In Connecticut and Minnesota, the 2010 gubernatorial elections saw outgoing GOP governors succeeded by labor-backed Democrats. Naturally, the victors in both states — Dan Malloy (Conn.) and Mark Dayton (Minn.) — have made union recompense a priority in their first year in office. Both have recently issued executive orders seeking to categorize home-based child-care providers as “government employees,” thus making them eligible for unionization and, more importantly, susceptible to union dues.

Because most private child-care providers, even those who operate out of their homes, receive some form of state assistance, through subsidies or other payments, public-sector unions and their Democratic allies have argued that such individuals are, in effect, “employed” by the state. Designating them as such would qualify them for union representation by groups like the Service Employees International Union (SEIU) or the American Federation of State, County, and Municipal Employees (AFSCME), which could then appropriate a portion of those government subsidies as “dues.” The inevitable consequence of the policy would be to significantly increase child-care costs, as the unions extract generous concessions through collective bargaining and providers simply pass on the costs of dues to their customers.

When Republicans decry the innately corrupt relationship between public-sector unions and Democratic politicians — the unions spend heavily to elect Democrats, who are then charged with “negotiating” the salaries, pensions, and myriad other benefits of their political benefactors — this is precisely what they are talking about.
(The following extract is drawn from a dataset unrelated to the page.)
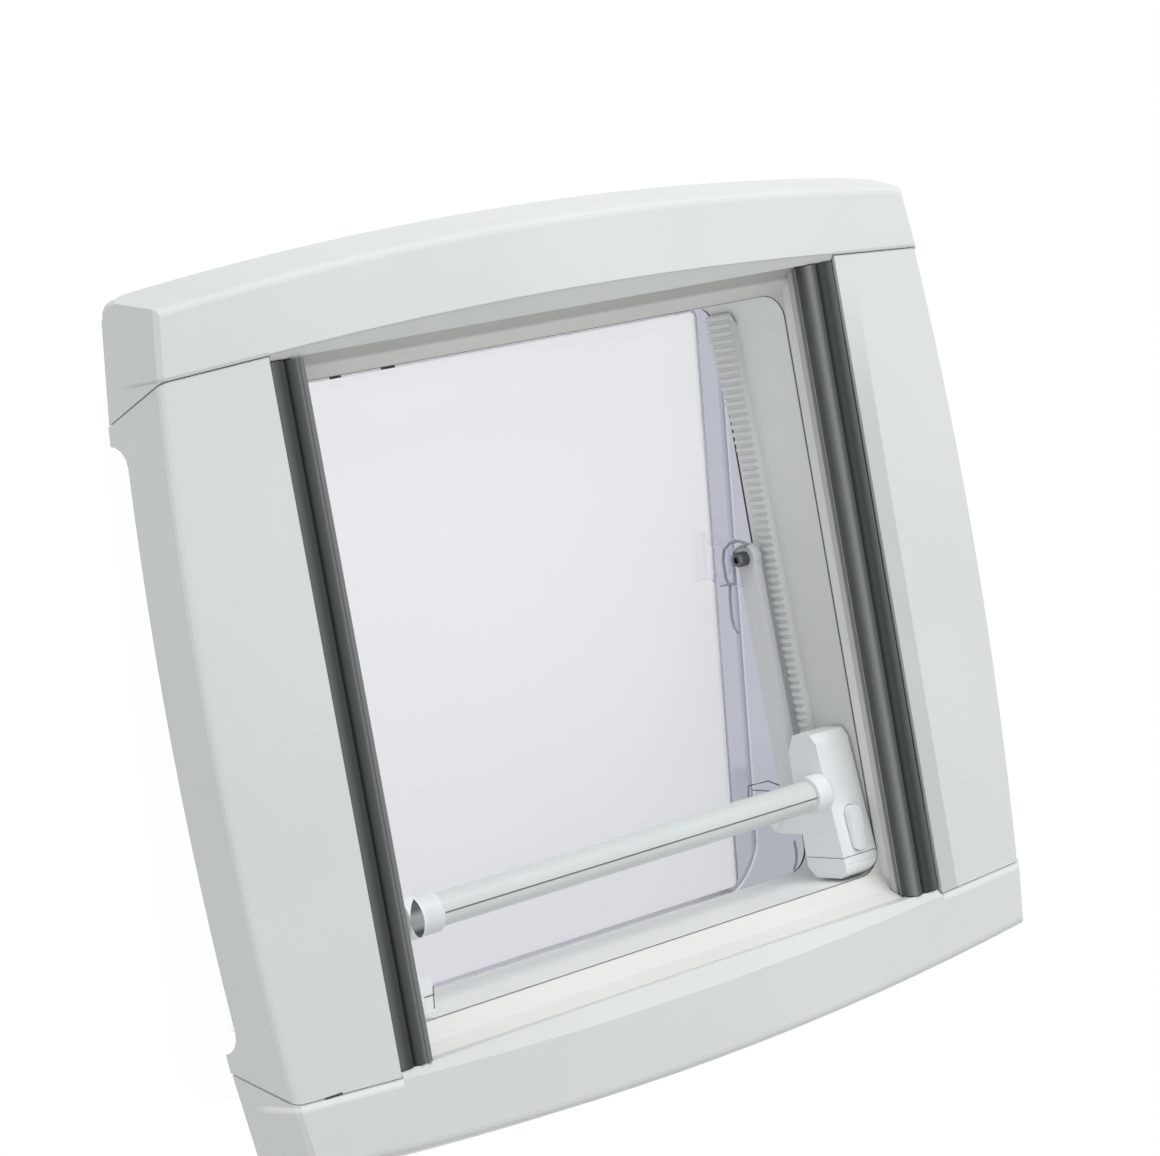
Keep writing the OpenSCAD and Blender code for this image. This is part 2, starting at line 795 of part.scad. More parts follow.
// side outline of a bracket in Y-Z: a clear plate with rounded lower corners and a window
module bracket_outline() {
    width = bracket_front + bracket_rear;
    mid = swivel_y + (bracket_rear - bracket_front) / 2;
    difference() {
        union() {
            translate([mid - width / 2, swivel_z]) square([width, pane_z - swivel_z]);
            translate([mid - width / 2 + bracket_r, swivel_z - bracket_r]) square([width - 2 * bracket_r, 2 * bracket_r]);
            for (y = [-1, 1])
                translate([mid + y * (width / 2 - bracket_r), swivel_z]) circle(r = bracket_r);
        }
        translate([mid, (swivel_z + 9 + pane_z - foot_t) / 2])
            rounded(width - 2 * bracket_border, pane_z - foot_t - swivel_z - 9 - 2 * bracket_border / 2, 3);
    }
}

module dome_bracket() {
    opened() {
        along_x(bracket_x, bracket_x + bracket_t) bracket_outline();
        translate([bracket_x - bracket_foot, swivel_y - bracket_front - 1, pane_z - foot_t])
            cube([bracket_t + 2 * bracket_foot, bracket_front + bracket_rear + 2, foot_t]);
        translate([bracket_x - 2, swivel_y, swivel_z])
            rotate([0, 90, 0]) cylinder(r = 5, h = 2);
        translate([bracket_x - 2, swivel_y, swivel_z])
            rotate([0, 90, 0]) cylinder(r = pin_r, h = bracket_t + arm_t + 3.6);
    }
}

module dome_bracket_left() {
    color("lightblue", 0.6) dome_bracket();
}

module dome_bracket_right() {
    color("lightblue", 0.6) mirror([1, 0, 0]) dome_bracket();
}

module catch_loop() {
    opened()
        translate([pane_w / 2 + pane_lap + catch_gap, pane_y - pane_l + catch_in, flange_z + dome_flange_t])
            difference() {
                cube([catch_w, catch_l, catch_h]);
                translate([2, -1, 2]) cube([catch_w - 4, catch_l + 2, catch_h - 4]);
            }
}

module catch_loop_left() {
    color("lightblue", 0.6) catch_loop();
}

module catch_loop_right() {
    color("lightblue", 0.6) mirror([1, 0, 0]) catch_loop();
}

// an arm is drawn from the dome's swivel towards the handle side
module arm() {
    translate([arm_x - arm_t / 2, carr_y, dome_piv_z])
        rotate([arm_slope, 0, 0])
            difference() {
                along_x(0, arm_t) {
                    circle(r = arm_end_r);
                    translate([-arm_l, 0]) circle(r = arm_end_r);
                    translate([-arm_l, -arm_w / 2]) square([arm_l, arm_w]);
                }
                for (y = [0, -arm_l])
                    translate([-1, y, 0]) rotate([0, 90, 0]) cylinder(r = pin_r + pin_gap, h = arm_t + 2);
            }
}

module arm_left() {
    color("white") arm();
}

module arm_right() {
    color("white") mirror([1, 0, 0]) arm();
}

module handle_bar() {
    color("white")
        translate([-housing_x - 2, bar_y, bar_z])
            rotate([0, 90, 0]) cylinder(d = bar_d, h = 2 * housing_x + 4);
}

module bar_socket() {
    translate([housing_x - 10, bar_y, bar_z])
        rotate([0, 90, 0])
            difference() {
                cylinder(r = bar_d / 2 + 2.2, h = 10);
                translate([0, 0, -1]) cylinder(r = bar_d / 2, h = 12);
            }
}

module bar_socket_left() {
    color("white") bar_socket();
}

module bar_socket_right() {
    color("white") mirror([1, 0, 0]) bar_socket();
}

// side outline of a slider housing in Y-Z, measured from the carriage's swivel
module housing_outline() {
    y1 = housing_l - housing_end;
    z0 = -bar_drop - housing_under;
    translate([car_y, car_z]) {
        polygon([[-housing_end + 4, z0 + 2], [-housing_end, z0 + 6], [-housing_end, -26], [-housing_end + 6, -20],
            [y1 - 10, -20], [y1, -26], [y1, z0 + 12], [y1 - 5, z0 + 8], [-housing_end + 8, z0]]);
        translate([-housing_end + 6, z0 + 6]) circle(r = 6);
    }
}

// plan of a housing, rounded where it stands in the shaft's corner
module housing_plan() {
    r = open_r - 2;
    out = hx - slide_gap;
    end = car_y - housing_end;
    translate([housing_x, end + r]) square([out - housing_x, housing_l]);
    translate([housing_x, end]) square([out - housing_x - r, housing_l]);
    translate([out - r, end + r]) circle(r = r);
}

module slider_body() {
    intersection() {
        union() {
            along_x(housing_x, hx - slide_gap) intersection() {
                housing_outline();
                translate([-far, car_z - 26 - far]) square([2 * far, far]);
            }
            along_x(housing_x, hx - rack_t - slide_gap) housing_outline();
        }
        translate([0, 0, face_z]) linear_extrude(far) housing_plan();
    }
}

module release_tab_plan(grow) {
    translate([(housing_x + hx) / 2, car_y - 6])
        rounded(tab_w + 2 * grow, tab_l + 2 * grow, tab_w / 2 - 0.1 + grow);
}

module slider_housing() {
    difference() {
        union() {
            difference() {
                slider_body();
                translate([0, cap_y - far, -far / 2]) cube([far, far, far]);
                translate([0, 0, bar_z - housing_under - 4]) linear_extrude(9) release_tab_plan(0.3);
            }
            along_x(housing_x, housing_x + ear_t) {
                translate([car_y, car_z]) circle(r = 8);
                translate([car_y - 8, car_z - 24]) square([16, 24]);
            }
            translate([housing_x - 2, car_y, car_z])
                rotate([0, 90, 0]) cylinder(r = 4.5, h = 2 + eps);
            translate([housing_x, car_y, car_z])
                rotate([0, 90, 0]) cylinder(r = pin_r, h = ear_t + arm_t + 1.6);
        }
        translate([housing_x - 1, bar_y, bar_z])
            rotate([0, 90, 0]) cylinder(r = bar_d / 2, h = 3);
    }
}

module slider_housing_left() {
    color("white") slider_housing();
}

module slider_housing_right() {
    color("white") mirror([1, 0, 0]) slider_housing();
}

module housing_cap() {
    intersection() {
        slider_body();
        translate([0, cap_y - 0.4 - far, -far / 2]) cube([far, far, far]);
    }
    along_x(housing_x + 4, hx - rack_t - slide_gap - 2)
        translate([cap_y - 0.4 - eps, bar_z - 2]) square([0.4 + eps, 8]);
}

module housing_cap_left() {
    color("white") housing_cap();
}

module housing_cap_right() {
    color("white") mirror([1, 0, 0]) housing_cap();
}

module release_tab() {
    translate([0, 0, bar_z - housing_under - 1.5]) linear_extrude(6.5) release_tab_plan(0);
}

module release_tab_left() {
    color("gainsboro") release_tab();
}

module release_tab_right() {
    color("gainsboro") mirror([1, 0, 0]) release_tab();
}

light_shaft();
roof_flange();
inner_frame();
cassette_cover_hinge_side();
cassette_cover_handle_side();
side_cover_left();
side_cover_right();
guide_rail_left();
guide_rail_right();
rack_left();
rack_right();
rim_seal();
hinge_base_left();
hinge_base_right();
dome_shell();
dome_pane();
hinge_leaf_left();
hinge_leaf_right();
dome_bracket_left();
dome_bracket_right();
catch_loop_left();
catch_loop_right();
arm_left();
arm_right();
handle_bar();
slider_housing_left();
slider_housing_right();
bar_socket_left();
bar_socket_right();
release_tab_left();
release_tab_right();
housing_cap_left();
housing_cap_right();
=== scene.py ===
import json
import math

import bmesh
import bpy
from mathutils import Matrix, Vector


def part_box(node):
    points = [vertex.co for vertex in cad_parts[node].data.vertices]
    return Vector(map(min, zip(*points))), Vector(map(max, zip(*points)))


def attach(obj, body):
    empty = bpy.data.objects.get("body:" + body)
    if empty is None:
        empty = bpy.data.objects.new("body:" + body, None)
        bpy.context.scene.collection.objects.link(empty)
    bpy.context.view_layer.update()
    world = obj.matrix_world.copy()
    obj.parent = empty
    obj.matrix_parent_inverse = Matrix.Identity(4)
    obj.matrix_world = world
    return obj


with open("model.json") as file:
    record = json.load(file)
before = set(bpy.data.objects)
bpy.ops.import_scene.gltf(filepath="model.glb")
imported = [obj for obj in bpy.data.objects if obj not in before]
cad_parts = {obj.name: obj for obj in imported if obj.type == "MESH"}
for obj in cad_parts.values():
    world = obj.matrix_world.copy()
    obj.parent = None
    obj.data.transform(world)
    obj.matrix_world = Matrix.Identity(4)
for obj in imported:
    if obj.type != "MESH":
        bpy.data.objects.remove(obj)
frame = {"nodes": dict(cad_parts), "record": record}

# The hatch hangs in a roof: -Z is down into the room and +Y is the hinge side. Left and right are as in the
# photo, so +X is left. Blender's own values are metres. Lengths written in millimetres are multiplied by MM.
scene = bpy.context.scene
nodes = frame["nodes"]
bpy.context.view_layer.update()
MM = 0.001
X, Y, Z = (1, 0, 0), (0, 1, 0), (0, 0, 1)
WHITE = (1, 1, 1, 1)

JOINTS = {joint["name"]: joint for joint in frame["record"]["behaviour"]["joints"]}
HINGE = Vector(JOINTS["dome_hinge"]["pos_m"])
PIVOT = Vector(JOINTS["arm_swivel"]["pos_m"])

# The dome stands open at rest, so its own up leans by this angle about the hinge line.
OPEN = math.radians(-JOINTS["dome_hinge"]["range_deg"][0])
DOME_UP = Vector((0, math.sin(OPEN), math.cos(OPEN)))
# in mm: the flange's underside with the dome shut, its thickness, and how far its top is along the dome's up
FLANGE_LEVEL, FLANGE_THICKNESS = 28.1, 2.5
FLANGE_TOP = (DOME_UP.dot(HINGE) - HINGE.z) / MM + FLANGE_LEVEL + FLANGE_THICKNESS

# middle and radius of the handle bar, in metres
bar_low, bar_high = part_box("handle_bar")
BAR = (bar_low + bar_high) / 2
BAR_RADIUS = (bar_high.z - bar_low.z) / 2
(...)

In Connecticut, Malloy went one step further, issuing a second executive order that would facilitate the unionization of personal health-care attendants — individuals who provide state-subsidized in-home care to seniors and people with disabilities — creating yet another source of revenue for groups like SEIU. The Michigan-based Mackinac Center for Public Policy reported recently on the absurd consequences of a similar scheme enacted by then-governor Jennifer Granholm (D., Mich.) in 2006:

Robert Haynes and his wife, Patricia, take care of their cerebral palsy-stricken son and daughter in their Macomb Township home. Taxpayers help out with monthly checks to the Haynes family. The checks, which are sent by the state, allow them to keep their son and daughter at home instead of having them institutionalized.

But some of the taxpayer dollars that are supposed to go to the Haynes family are being siphoned off. The state takes a $30 monthly deduction from the checks and sends it to the Service Employees International Union (SEIU). This deduction is the result of the forced unionization of home health care workers that came about in a deal between unions and politicians in Lansing.

While in office, Granholm was also successful in forcing union representation on home child-care providers, though current governor Rick Snyder (R.) has since done away with the policy. However, SEIU continues to rake in about $6 million each year in “dues” from “state employees” like the Hayes family. Apparently, the labor group remains a seductive and influential benefactor even for the Republican state lawmakers who control the legislature.

More than a dozen states currently allow unions to collect dues from home-based health-care or child-care providers. Wisconsin used to, for example, until those policies were repealed as part of Governor Walker’s budget-reform bill. It’s no surprise that Democrats would seek to enact similar policies in their states. But in some cases, Democratic governors have been forced to confront the reality of the fiscally untenable alliance between their party and public-sector unions.

In October, California governor Jerry Brown (D.) astonished many by vetoing a bill that would have allowed for the unionization of some 40,000 home child-care providers, citing the state’s “huge budget challenges.” The bill was co-sponsored by SEIU, which reportedly spent $5 million to help Brown defeat Republican Meg Whitman in 2010. The union, of course, was “profoundly devastated” by the veto.